Best practice is to standardize where control, reporting, and security matter most, and retain custom workflows only where they support differentiated execution or unavoidable compliance needs. Executive teams should avoid treating every legacy process as strategic. Many are simply workarounds created by prior system limitations. A disciplined fit-gap analysis should identify which workflows create measurable value and which should be redesigned around modern ERP capabilities.
- Standardize finance, procurement controls, master data, security, and enterprise reporting first.
- Retain only those custom workflows that support revenue recognition, compliance, or proven operational differentiation.
- Use phased migration with pilot deployments to reduce field disruption and improve adoption.
- Design integrations and data governance before approving extensions.
- Treat AI as an optimization layer built on trusted data, not as a substitute for process redesign.
Looking ahead, construction ERP deployments will increasingly combine cloud-native transaction processing with composable integrations, embedded analytics, mobile-first field execution, and AI-assisted decision support.
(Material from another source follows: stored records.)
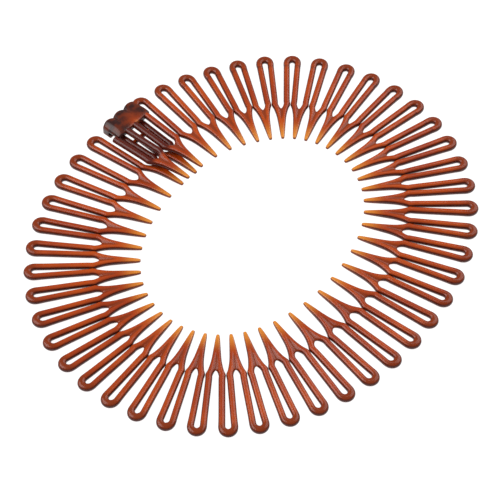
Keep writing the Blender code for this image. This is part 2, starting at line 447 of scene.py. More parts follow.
def ring_layout(ring, fork):
    """Hinge points with heights, fork headings and elbow spans, set on the first joint."""
    heights = hinge_heights(fork.thickness, ring.layer_gap)
    unknowns = np.array([2 * math.pi / (FORKS - STACKED), 0.0, 0.0])
    nudge = 1e-6
    for _ in range(SOLVER_STEPS):
        error = closing_error(unknowns, ring, heights)
        slope = np.empty((3, 3))
        for column in range(3):
            nudged = unknowns.copy()
            nudged[column] += nudge
            slope[:, column] = (closing_error(nudged, ring, heights) - error) / nudge
        unknowns = unknowns - np.linalg.solve(slope, error)
    points, headings = walk(unknowns, ring, heights)
    turn = math.pi - (headings[0] + headings[1]) / 2
    spin = np.array([[math.cos(turn), -math.sin(turn)], [math.sin(turn), math.cos(turn)]])
    points = points @ spin.T
    first_joint = np.array(frame["joints"][0]["pos_m"][:2])
    points = points + first_joint - points[FIRST_MOVING - 1]
    turns = np.diff(headings)
    mean_turns = (np.append(turns[0], turns) + np.append(turns, turns[-1])) / 2
    room = ring.pitch - 2 * fork.elbow_depth * np.tan(mean_turns / 2)
    spans = np.minimum(room - fork.wire - fork.elbow_gap, fork.elbow_span)
    return np.column_stack((points, heights)), headings + turn, spans


def fork_matrix(number, layout, pitch):
    """A fork's frame: origin midway between its hinges, X to its far hinge, Y to the centre."""
    points, headings, _ = layout
    start, end = points[number - 1], points[number]
    tilt = math.asin((end[2] - start[2]) / pitch)
    turned = Matrix.Rotation(headings[number - 1], 4, "Z") @ Matrix.Rotation(-tilt, 4, "Y")
    return Matrix.Translation(Vector((start + end) / 2)) @ turned


def clasp_matrix(layout):
    """The clasp's frame: origin under the hook end's last hinge, X clockwise, Y outwards."""
    points, headings, _ = layout
    last = FORKS - 1
    heading = (headings[last - 1] + headings[last]) / 2
    place = Matrix.Translation((points[last][0], points[last][1], 0.0))
    return place @ Matrix.Rotation(heading - math.pi, 4, "Z")


# ---------------------------------------------------------------- cages


def grow(shape, edges, outer, inner):
    """Extrudes a row of two edges and sets its outer, middle and inner points."""
    made = bmesh.ops.extrude_edge_only(shape, edges=edges)["geom"]
    fresh = [item for item in made if isinstance(item, bmesh.types.BMVert)]
    new_edges = [
        item
        for item in made
        if isinstance(item, bmesh.types.BMEdge) and all(v in fresh for v in item.verts)
    ]
    fresh.sort(key=lambda vert: -vert.co.x)
    for vert, share in zip(fresh, (0.0, 0.5, 1.0)):
        vert.co.x = outer[0] + (inner[0] - outer[0]) * share
        vert.co.y = outer[1] + (inner[1] - outer[1]) * share
    return new_edges


def arm_offset(fork, pitch, span, depth):
    """Distance of an arm's centre line from the fork's middle, at a depth."""
    top, bottom = (pitch - fork.bend_span) / 2, span / 2
    share = (depth - fork.bend_span / 2) / (fork.elbow_depth - fork.bend_span / 2)
    return top + (bottom - top) * share


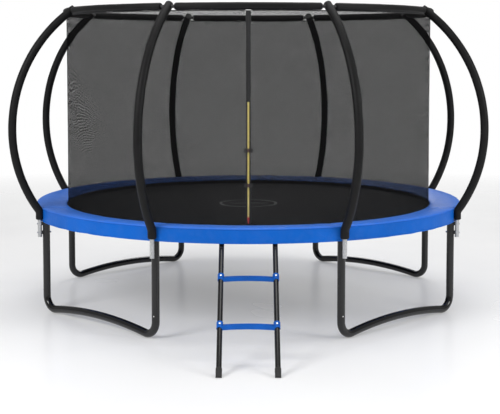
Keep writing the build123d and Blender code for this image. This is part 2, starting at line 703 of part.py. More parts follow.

Vendors are improving low-code workflow tools, industry data models, and API ecosystems, which should reduce the need for heavy custom code. However, this will not eliminate the need for governance. As firms expand through acquisition, enter new geographies, or adopt new project delivery models, the ability to absorb change without rebuilding the ERP landscape will become a major differentiator.
The executive recommendation is balanced: choose cloud standardization as the default operating principle, but allow controlled workflow retention where there is a clear business case, documented ownership, and an acceptable lifecycle cost. Construction firms that make this decision deliberately, with strong governance and realistic migration planning, are more likely to achieve reliable reporting, secure operations, and scalable growth than those that pursue either full standardization or unrestricted customization as an ideology.